Welcome to the Valley Fever Center for Excellence’s website. Here we try to provide reliable and timely information about coccidioidomycosis, the medical name for Valley fever.
November 3-10, 2023, was the 20th Annual Valley Fever Awareness Week, originally conceived by the Center, subsequently sponsored jointly with the Arizona Department of Health Services, and for many years recognized by Arizona state governors. This year, a very important highlight was the Western Regional Valley Fever Workshop, held November 3 all afternoon at the UArizona College of Medicine – Phoenix and online.
The workshop was commissioned by Michael Dake, MD, UArizona senior vice-president of Health Sciences, because of the projected expansion of the endemic footprint of Coccidioides, the fungus that causes Valley fever, across much of the western United States.
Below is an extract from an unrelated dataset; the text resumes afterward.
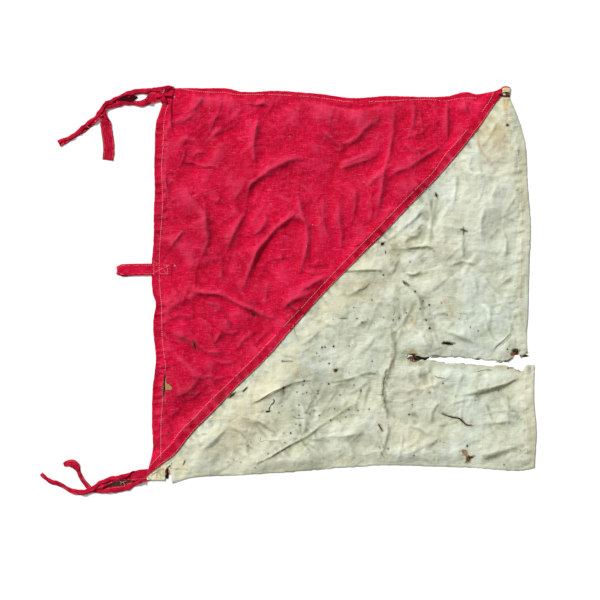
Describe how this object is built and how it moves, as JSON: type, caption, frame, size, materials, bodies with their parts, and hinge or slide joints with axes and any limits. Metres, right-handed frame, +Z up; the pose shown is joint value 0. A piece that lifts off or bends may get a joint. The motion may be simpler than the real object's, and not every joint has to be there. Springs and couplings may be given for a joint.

It began with a plenary lecture by Tom Monath, MD who reviewed how vaccines have helped in many ways to improve public health. He emphasized that they have been valuable for many regional diseases as well as for world-wide problems. Morgan Gorris, PhD gave the next presentation, describing why Valley fever might spread to new regions of the west, as far north as the Canadian border. Third, Bridget Barker, PhD summarized work now underway by groups from all three Arizona universities to better understand the ecology of Coccidioides in its current endemic habitat. This work has been made possible with funds provided in 2022 by the Arizona Board of Regents. The next two presentations described current work to develop preventative vaccines for Valley fever. I updated the progress with the UArizona-discovered vaccine, currently in advanced development by Anivive Lifesciences, to protect dogs and the prospects for it to continue its development towards a human vaccine. Then, Deborah Fuller, PhD of the University of Washington explained how she and colleagues at Northern Arizona University hope to create a Valley fever vaccine as an extension of the breakthrough developments in nucleic acid vaccines for COVID-19. Finally, George Thompson, MD of the University of California at Davis and Monica Gandhi, MD of the University of California at San Francisco discussed other ways to mitigate the growing Valley fever problem. After these seven presentations, a discussion was conducted that involved several panelists who added their perspectives of how policy choices might help to manage Valley fever. There were 201 registrants, 86 in-person and 115 online. Fortunately, the workshop was recorded and can be accessed here. A schedule of the presentations with video timestamps can be found here.
I think this workshop reflects the growing concern about Valley fever, both as a significant public health problem today and the possibility that it might expand considerably in the future. This past year has seen major news stories about the risk of Valley fever in the Wall Street Journal, the Washington Post, Fortune Magazine, USA Today, the New York Times, Vox, Scientific American, the Los Angeles Times, People Magazine, Wired, the Hill, the Atlantic Magazine, Grist, and even Rolling Stone. It has also been featured on NBC nightly news and CBS news. California has added Valley fever as one of the human health metrics that it tracks regarding the impact of climate change. On September 12 of this year, the Congressional Valley Fever Task Force held a meeting in the nation’s capital to discuss how a preventative vaccine could help control Valley fever and what policy measures might be taken to facilitate vaccine development.
The Valley Fever Center for Excellence fosters education, research and best clinical practices. The greater awareness emerging now about this disease is what the Center has been advocating for more than a quarter century. Last month, the University of Arizona Foundation launched “Fuel Wonder,” an ambitious $3 billion fundraising campaign. As part of this, the College of Medicine – Tucson has included the Valley Fever Center for Excellence as one of its three priority needs. Support for the Center could not come at a more opportune time.